Consider using visuals
Visual aids such as images, charts, and graphs can help make survey questions more accessible and inclusive. For example, instead of asking a question about income using only text, consider using a graph that allows participants to select their income level depending on your target audience. This way, you are making the question more visual and easier to understand.
Here’s an example of a survey question that has been revised to use more inclusive survey language:
Original question: What is your marital status?
Revised question: What is your current relationship status? (Select all that apply)
Original question: What is your race?
Revised question: Please select all races that apply to you:
- African American/Black
- Native American/Indigenous
- Multiple races (please specify)
- Prefer not to say
These revised questions use more inclusive language by expanding beyond the traditional categories of marital status (i.e. single, married, divorced, widowed) or race and instead asking about current relationship status and offering the participant to select multiple races.
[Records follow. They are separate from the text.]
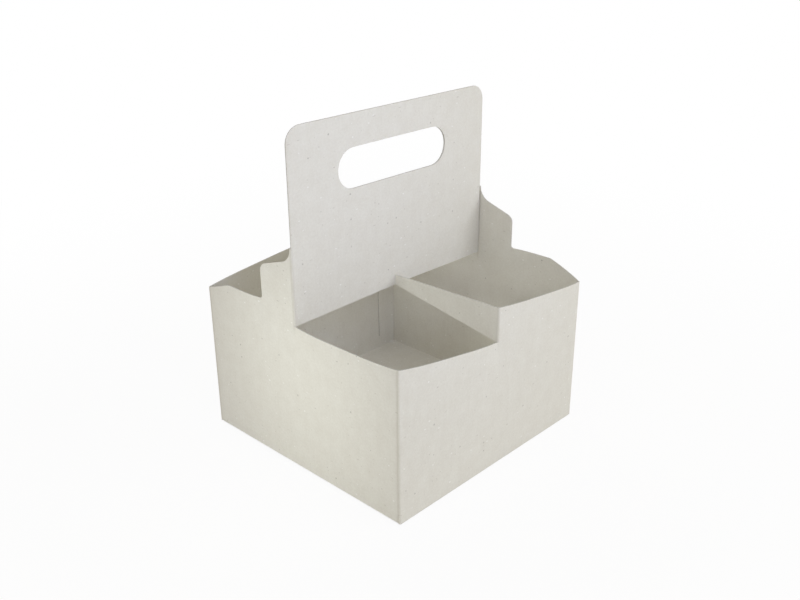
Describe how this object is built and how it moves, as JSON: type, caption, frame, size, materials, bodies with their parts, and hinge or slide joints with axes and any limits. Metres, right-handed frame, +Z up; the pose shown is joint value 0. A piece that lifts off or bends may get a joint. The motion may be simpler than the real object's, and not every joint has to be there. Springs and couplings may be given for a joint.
{
  "type": "cardboard cup carrier",
  "caption": "Open box folded from one sheet of recycled board, with a double upright handle and straps that part the cups.",
  "frame": {"origin": "middle of the base, on the surface that the carrier stands on", "axes": "+Z up, +X along the handle, +Y to the back; the low front wall half is on the left, at -X"},
  "size_m": [0.175, 0.175, 0.2225],
  "materials": {
    "board": "matt, uncoated, light warm grey with fine dark and light flecks"
  },
  "bodies": {
    "root": {"carrier": "board"}
  },
  "joints": []
}
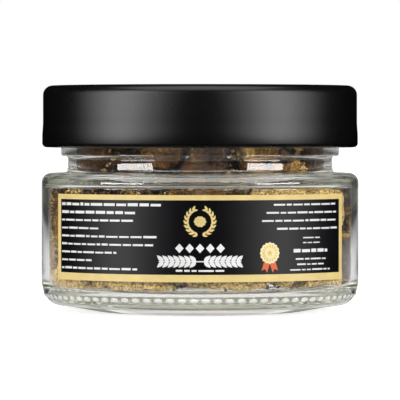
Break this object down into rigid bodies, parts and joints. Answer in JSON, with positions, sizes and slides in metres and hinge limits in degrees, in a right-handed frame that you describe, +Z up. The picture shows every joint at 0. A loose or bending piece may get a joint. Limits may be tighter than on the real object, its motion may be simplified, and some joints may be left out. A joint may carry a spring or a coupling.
{
  "type": "jar of dried black truffle",
  "caption": "Squat round glass jar with a deep black twist-off lid, a black and gold paper label and dried black truffle slices inside.",
  "frame": {"origin": "on the table under the middle of the jar", "axes": "+Z up through the lid, the label faces -Y"},
  "size_m": [0.0734, 0.0738, 0.0523],
  "materials": {
    "jar_glass": "clear, faint green, polished",
    "lid_lacquer": "satin black lacquer",
    "seal_plastisol": "soft, matt",
    "label_paper": "satin coated, gold border",
    "dried_truffle": "dry, granular cut faces and dark warty rind"
  },
  "bodies": {
    "jar": {"jar_glass": "jar_glass", "label": "label_paper", "truffle_slice_01": "dried_truffle", "truffle_slice_02": "dried_truffle", "truffle_slice_03": "dried_truffle", "truffle_slice_04": "dried_truffle", "truffle_slice_05": "dried_truffle", "truffle_slice_06": "dried_truffle", "truffle_slice_07": "dried_truffle", "truffle_slice_08": "dried_truffle", "truffle_slice_09": "dried_truffle", "truffle_slice_10": "dried_truffle", "truffle_slice_11": "dried_truffle", "truffle_slice_12": "dried_truffle", "truffle_slice_13": "dried_truffle", "truffle_slice_14": "dried_truffle", "truffle_slice_15": "dried_truffle", "truffle_slice_16": "dried_truffle", "truffle_slice_17": "dried_truffle", "truffle_slice_18": "dried_truffle", "truffle_slice_19": "dried_truffle", "truffle_slice_20": "dried_truffle", "truffle_slice_21": "dried_truffle", "truffle_slice_22": "dried_truffle", "truffle_slice_23": "dried_truffle", "truffle_slice_24": "dried_truffle", "truffle_slice_25": "dried_truffle", "truffle_slice_26": "dried_truffle", "truffle_slice_27": "dried_truffle", "truffle_slice_28": "dried_truffle", "truffle_slice_29": "dried_truffle", "truffle_slice_30": "dried_truffle", "truffle_slice_31": "dried_truffle", "truffle_slice_32": "dried_truffle", "truffle_slice_33": "dried_truffle", "truffle_slice_34": "dried_truffle", "truffle_slice_35": "dried_truffle", "truffle_slice_36": "dried_truffle", "truffle_slice_37": "dried_truffle", "truffle_slice_38": "dried_truffle", "truffle_slice_39": "dried_truffle", "truffle_slice_40": "dried_truffle", "truffle_slice_41": "dried_truffle", "truffle_slice_42": "dried_truffle", "truffle_slice_43": "dried_truffle", "truffle_slice_44": "dried_truffle", "truffle_slice_45": "dried_truffle", "truffle_slice_46": "dried_truffle", "truffle_slice_47": "dried_truffle", "truffle_slice_48": "dried_truffle", "truffle_slice_49": "dried_truffle", "truffle_slice_50": "dried_truffle", "truffle_slice_51": "dried_truffle", "truffle_slice_52": "dried_truffle", "truffle_slice_53": "dried_truffle", "truffle_slice_54": "dried_truffle", "truffle_slice_55": "dried_truffle"},
    "seal": {"lid_seal": "seal_plastisol"},
    "lid": {"lid": "lid_lacquer"}
  },
  "joints": [
    {"name": "lid_rise", "type": "slide", "parent": "jar", "child": "seal", "axis": [0, 0, 1], "range_m": [0, 0.0034]},
    {"name": "lid_turn", "type": "hinge", "parent": "seal", "child": "lid", "pos_m": [0, 0, 0.045], "axis": [0, 0, 1], "range_deg": [0, 90]}
  ],
  "couplings": [
    {"joint": "lid_rise", "follows": "lid_turn", "m_per_rad": 0.0021}
  ]
}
This way, individuals who are in non-marital relationships or who do not identify with just one race are still included and accounted for.
Writing a survey with inclusive language is important to ensure that all individuals feel comfortable and included in the survey process. Using gender-neutral language, being mindful of race and ethnicity, avoiding ableist language, using plain language, and considering the use of visuals can all help make survey questions more inclusive and accessible. By taking these steps, you can create a survey that is respectful of diversity and promotes inclusivity.